In the morning drove to the bridge but they wouldn't let Werawat drive his car in because he still owed money to the bank for it. So he parked it and we took a bus over the Friendship Bridge to the Laos side. I got a visa there which was good for 15 days for $30, down from $50 I paid my last trip. The Thais can get a three day two night pass free without a passport which they did. Took a taxi about 10 miles to Vientiane and stayed at a nice hotel I knew from my last trip.
In the evening we went to a beer garden for dinner. Big pitchers of Beer Lao were only 5,000 Kip or $1.20. We ate and consumed quite a few. Then we went to The Fountain which is the expat hangout in Vientiane. It has beer and pizza and in the center of a traffic circle that is surrounded by Vientiane's best European restaurants. Had another pitcher or two there then moved onto a Lao disco for a few beers and then to an expat disco in Vientiane's largest hotel. There one can of Beer Lao was 10,000 kip which we thought was outrageous after paying only 5,000 earlier for a whole pitcher so we left. The next day we realized that 10,000 was only $2.40 which we pay everyday for a beer in Bangkok.

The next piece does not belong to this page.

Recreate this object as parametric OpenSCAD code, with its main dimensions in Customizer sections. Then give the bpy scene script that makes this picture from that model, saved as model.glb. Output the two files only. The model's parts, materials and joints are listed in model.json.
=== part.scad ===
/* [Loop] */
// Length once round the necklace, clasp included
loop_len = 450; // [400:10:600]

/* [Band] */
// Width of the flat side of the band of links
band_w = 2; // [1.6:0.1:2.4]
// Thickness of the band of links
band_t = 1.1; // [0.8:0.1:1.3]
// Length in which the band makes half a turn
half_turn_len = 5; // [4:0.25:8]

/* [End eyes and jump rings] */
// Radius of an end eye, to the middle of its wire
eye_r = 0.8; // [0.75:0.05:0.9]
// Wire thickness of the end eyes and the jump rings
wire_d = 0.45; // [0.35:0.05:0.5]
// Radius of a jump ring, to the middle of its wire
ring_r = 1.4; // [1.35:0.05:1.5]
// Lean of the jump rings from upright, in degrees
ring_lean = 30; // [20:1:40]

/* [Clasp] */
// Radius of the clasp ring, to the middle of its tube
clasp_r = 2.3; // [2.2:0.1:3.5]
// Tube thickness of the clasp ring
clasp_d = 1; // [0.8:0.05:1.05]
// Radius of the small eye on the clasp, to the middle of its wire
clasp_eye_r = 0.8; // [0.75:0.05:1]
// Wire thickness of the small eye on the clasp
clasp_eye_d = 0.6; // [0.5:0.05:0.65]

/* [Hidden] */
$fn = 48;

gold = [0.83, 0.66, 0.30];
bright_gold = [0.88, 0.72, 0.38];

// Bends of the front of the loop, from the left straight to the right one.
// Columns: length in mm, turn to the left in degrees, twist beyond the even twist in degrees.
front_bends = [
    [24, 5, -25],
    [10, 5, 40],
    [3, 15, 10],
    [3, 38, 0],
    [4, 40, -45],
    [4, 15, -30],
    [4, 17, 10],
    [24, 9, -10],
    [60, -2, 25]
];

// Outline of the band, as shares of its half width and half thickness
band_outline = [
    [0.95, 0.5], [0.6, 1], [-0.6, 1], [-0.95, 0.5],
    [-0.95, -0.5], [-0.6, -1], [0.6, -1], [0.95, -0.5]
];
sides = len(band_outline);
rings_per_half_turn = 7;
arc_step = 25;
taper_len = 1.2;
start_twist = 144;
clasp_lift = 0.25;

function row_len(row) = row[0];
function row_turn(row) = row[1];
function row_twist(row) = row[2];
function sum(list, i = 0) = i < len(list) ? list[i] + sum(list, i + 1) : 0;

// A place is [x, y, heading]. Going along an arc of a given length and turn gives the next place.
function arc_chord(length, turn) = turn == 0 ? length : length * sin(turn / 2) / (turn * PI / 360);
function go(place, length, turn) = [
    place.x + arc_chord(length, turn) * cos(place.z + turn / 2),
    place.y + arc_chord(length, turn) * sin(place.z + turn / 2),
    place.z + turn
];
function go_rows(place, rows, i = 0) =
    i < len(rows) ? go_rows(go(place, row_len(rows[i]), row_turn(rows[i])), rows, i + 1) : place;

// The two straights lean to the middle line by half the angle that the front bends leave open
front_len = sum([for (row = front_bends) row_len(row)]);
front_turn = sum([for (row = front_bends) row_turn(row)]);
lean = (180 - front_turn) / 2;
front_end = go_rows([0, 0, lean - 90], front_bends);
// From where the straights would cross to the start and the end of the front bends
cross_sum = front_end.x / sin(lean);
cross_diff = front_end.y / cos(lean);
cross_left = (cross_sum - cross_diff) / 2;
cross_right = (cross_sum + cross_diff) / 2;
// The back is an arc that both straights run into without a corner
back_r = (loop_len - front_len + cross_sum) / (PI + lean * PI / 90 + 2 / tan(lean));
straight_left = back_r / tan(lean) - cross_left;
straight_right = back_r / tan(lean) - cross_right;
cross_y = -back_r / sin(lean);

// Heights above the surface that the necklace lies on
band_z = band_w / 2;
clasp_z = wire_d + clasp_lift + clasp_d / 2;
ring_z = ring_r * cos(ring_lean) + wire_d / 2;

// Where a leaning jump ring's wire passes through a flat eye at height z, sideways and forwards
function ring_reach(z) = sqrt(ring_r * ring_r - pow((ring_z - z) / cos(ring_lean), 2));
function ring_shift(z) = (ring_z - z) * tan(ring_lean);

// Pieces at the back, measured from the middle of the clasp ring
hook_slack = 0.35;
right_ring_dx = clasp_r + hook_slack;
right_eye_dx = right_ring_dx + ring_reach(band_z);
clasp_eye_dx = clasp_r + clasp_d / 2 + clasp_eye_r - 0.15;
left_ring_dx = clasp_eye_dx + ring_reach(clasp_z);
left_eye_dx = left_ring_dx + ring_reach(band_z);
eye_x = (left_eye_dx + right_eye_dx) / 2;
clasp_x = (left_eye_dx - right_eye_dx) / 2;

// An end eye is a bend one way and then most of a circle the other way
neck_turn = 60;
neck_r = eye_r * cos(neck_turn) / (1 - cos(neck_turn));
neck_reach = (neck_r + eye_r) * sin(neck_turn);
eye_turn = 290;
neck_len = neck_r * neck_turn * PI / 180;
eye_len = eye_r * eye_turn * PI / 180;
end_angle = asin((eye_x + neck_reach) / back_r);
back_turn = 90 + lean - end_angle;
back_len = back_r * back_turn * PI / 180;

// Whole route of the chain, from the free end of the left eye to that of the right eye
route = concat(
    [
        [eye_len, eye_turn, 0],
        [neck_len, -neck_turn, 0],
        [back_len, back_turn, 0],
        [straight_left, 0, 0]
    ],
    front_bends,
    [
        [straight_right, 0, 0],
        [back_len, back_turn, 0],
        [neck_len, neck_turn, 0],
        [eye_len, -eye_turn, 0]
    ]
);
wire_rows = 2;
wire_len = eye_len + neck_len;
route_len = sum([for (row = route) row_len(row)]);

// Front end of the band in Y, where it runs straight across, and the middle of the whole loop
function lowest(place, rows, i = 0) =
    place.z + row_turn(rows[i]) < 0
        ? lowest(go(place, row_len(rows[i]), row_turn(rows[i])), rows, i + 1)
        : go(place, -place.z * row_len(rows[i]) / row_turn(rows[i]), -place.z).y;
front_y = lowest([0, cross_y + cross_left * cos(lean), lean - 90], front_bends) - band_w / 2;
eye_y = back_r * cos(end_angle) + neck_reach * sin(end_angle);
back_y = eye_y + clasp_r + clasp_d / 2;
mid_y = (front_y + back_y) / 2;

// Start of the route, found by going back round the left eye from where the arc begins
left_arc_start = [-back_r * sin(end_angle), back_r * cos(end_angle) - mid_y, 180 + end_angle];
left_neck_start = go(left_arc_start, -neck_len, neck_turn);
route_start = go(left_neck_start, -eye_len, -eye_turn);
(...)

The next day we slept in and met Werawat and Tyson for lunch at a Lao restaurant which had really great Lao food. Then they left for the border and we went for a walk along the river bank although there is a big sandbar separating the river bank from the river during the dry season. That night had a great pepper steak at a French restaurant on the circle around the fountain for $3.60.

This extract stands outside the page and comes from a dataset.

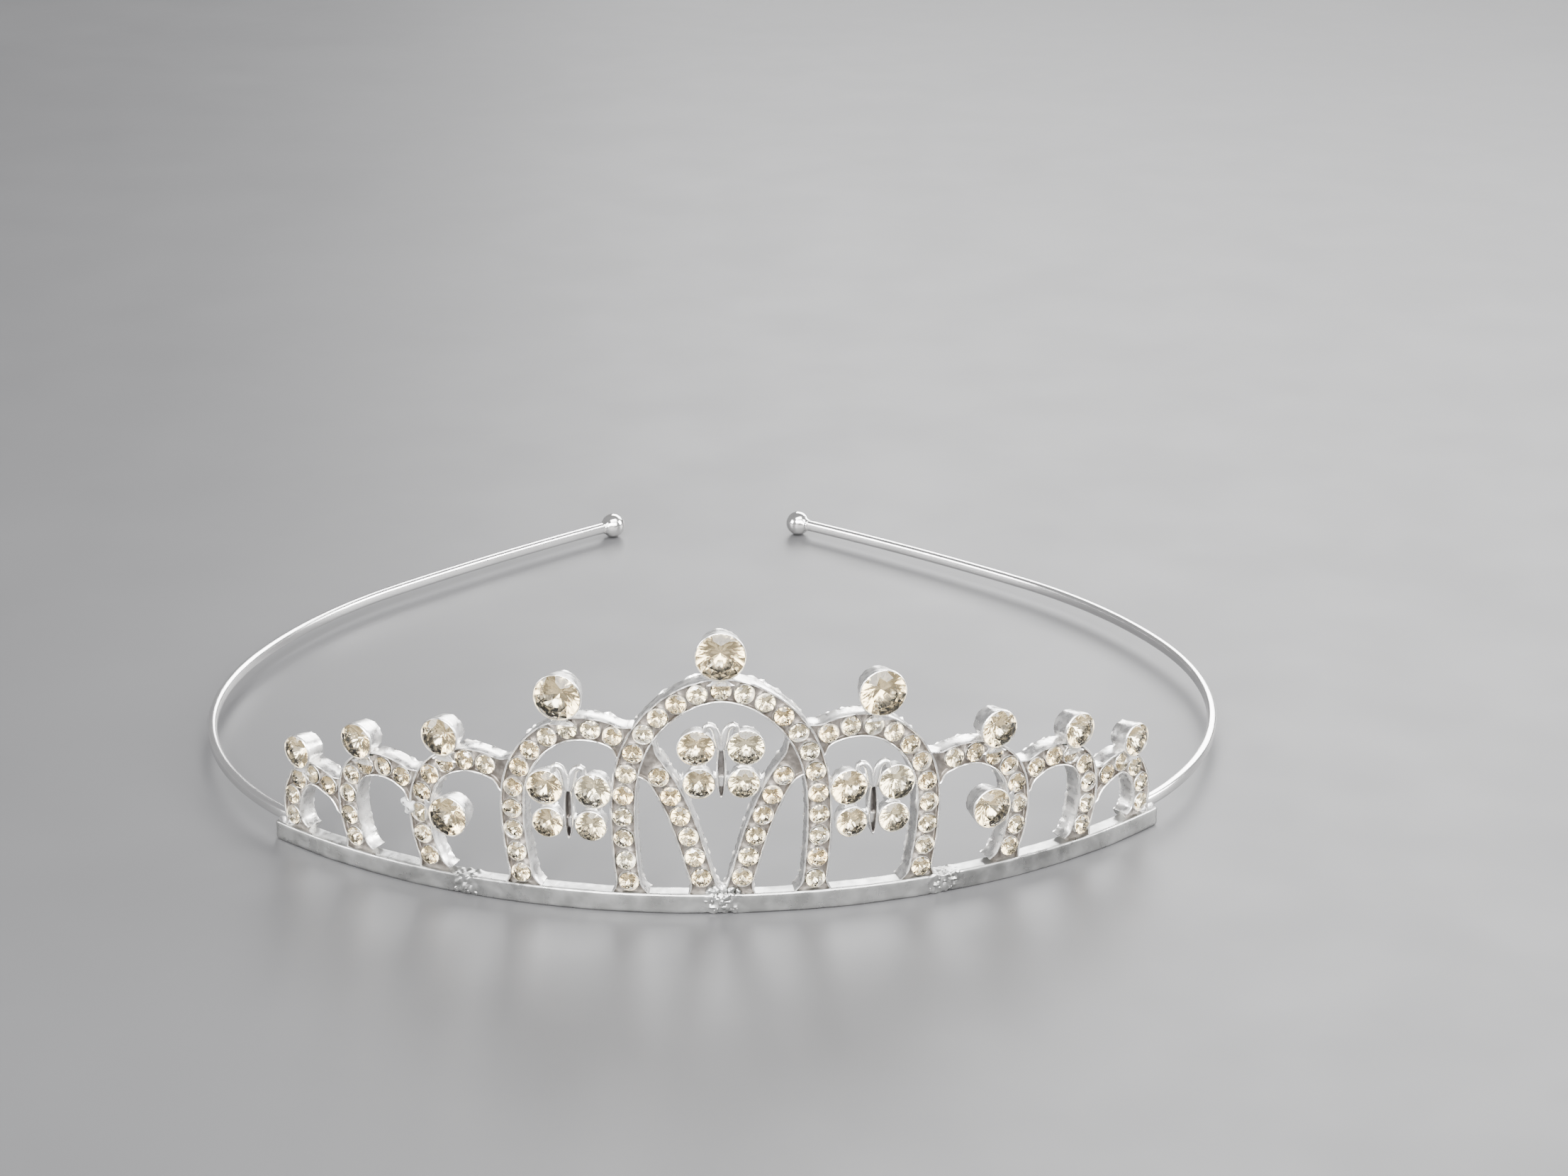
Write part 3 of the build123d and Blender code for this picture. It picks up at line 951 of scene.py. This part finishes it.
# ---- stage ------------------------------------------------------------------------------------------------
def build_stage():
    mesh = bpy.data.meshes.new("floor")
    reach = 0.8
    corners = [(-reach, -reach, 0), (reach, -reach, 0), (reach, reach, 0), (-reach, reach, 0)]
    mesh.from_pydata(corners, [], [(0, 1, 2, 3)])
    floor = bpy.data.objects.new("floor", mesh)
    bpy.context.collection.objects.link(floor)
    paint = Finish("pale_floor")
    paint.colours(paint.ranged(paint.pattern(60.0), 0, 1), (0.068, 0.068, 0.070), (0.063, 0.063, 0.065))
    paint.roughness(paint.ranged(paint.pattern(20.0), 0.46, 0.50))
    mesh.materials.append(paint.material)


def softbox(name, place, aim, size, power):
    light = bpy.data.lights.new(name, "AREA")
    light.shape, light.size, light.size_y, light.energy = "RECTANGLE", *size, power
    made = bpy.data.objects.new(name, light)
    made.location = place
    made.rotation_euler = (Vector(aim) - Vector(place)).to_track_quat("-Z", "Y").to_euler()
    bpy.context.collection.objects.link(made)


def build_lights():
    world = bpy.data.worlds.new("studio")
    world.use_nodes = True
    world.node_tree.nodes["Background"].inputs["Color"].default_value = (0.43, 0.43, 0.44, 1)
    world.node_tree.nodes["Background"].inputs["Strength"].default_value = 0.95
    bpy.context.scene.world = world
    softbox("back_box", (0.30, 0.80, 0.45), (0.0, 0.02, 0.02), (0.8, 0.45), 15)
    softbox("right_box", (0.85, 0.10, 0.38), (0.0, 0.02, 0.02), (0.45, 0.45), 13)
    softbox("left_box", (-0.85, -0.20, 0.32), (0.0, 0.02, 0.02), (0.4, 0.4), 9)
    softbox("top_box", (0.08, -0.24, 0.90), (0.0, 0.02, 0.02), (1.0, 0.45), 18)
    softbox("front_box", (0.10, -0.65, 0.50), (0.0, 0.0, 0.01), (1.0, 0.45), 22)
    softbox("sparkle_box", (-0.30, -0.60, 0.50), (0.0, 0.0, 0.02), (0.12, 0.12), 6)


def build_camera():
    lens = bpy.data.cameras.new("camera")
    lens.sensor_width, lens.lens, lens.clip_start = 36, 81.37, 0.01
    made = bpy.data.objects.new("camera", lens)
    made.location = Vector((-6.19, -379.27, 191.65)) * MM
    made.rotation_euler = Vector((0.0333, 0.9290, -0.3685)).to_track_quat("-Z", "Y").to_euler()
    bpy.context.collection.objects.link(made)
    bpy.context.scene.camera = made


# ---- the whole tiara ---------------------------------------------------------------
build_arches()
setting("centre_top", *centre_setting, (0, -1))
for side_name, side in SIDES:
    for key, (where, radius) in top_settings.items():
        setting(f"{side_name}_{key}_top", *mirrored([where], side), radius, (0, -1))
    setting(f"{side_name}_side", *mirrored([side_setting[0]], side), side_setting[1], (side, 0))
for name, where in butterfly_places.items():
    build_butterfly(name, where)
build_bar()
for side_name, side in SIDES:
    build_wire(side_name, side)
build_stage()
build_lights()
build_camera()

Wednesday we had to leave because Nit could not stay any longer on her border pass. We got up early and took a city tour of Vientiane and had them drop us at the bridge. There we took the bus across and a van down to the airport 50 Km away in Udon Thani. The flights were all fully booked for the holidays, but we managed to get two standby seats and were back in Bangkok at 3:30 PM. The flight cost less than $40 each and it was Nit's first airplane ride.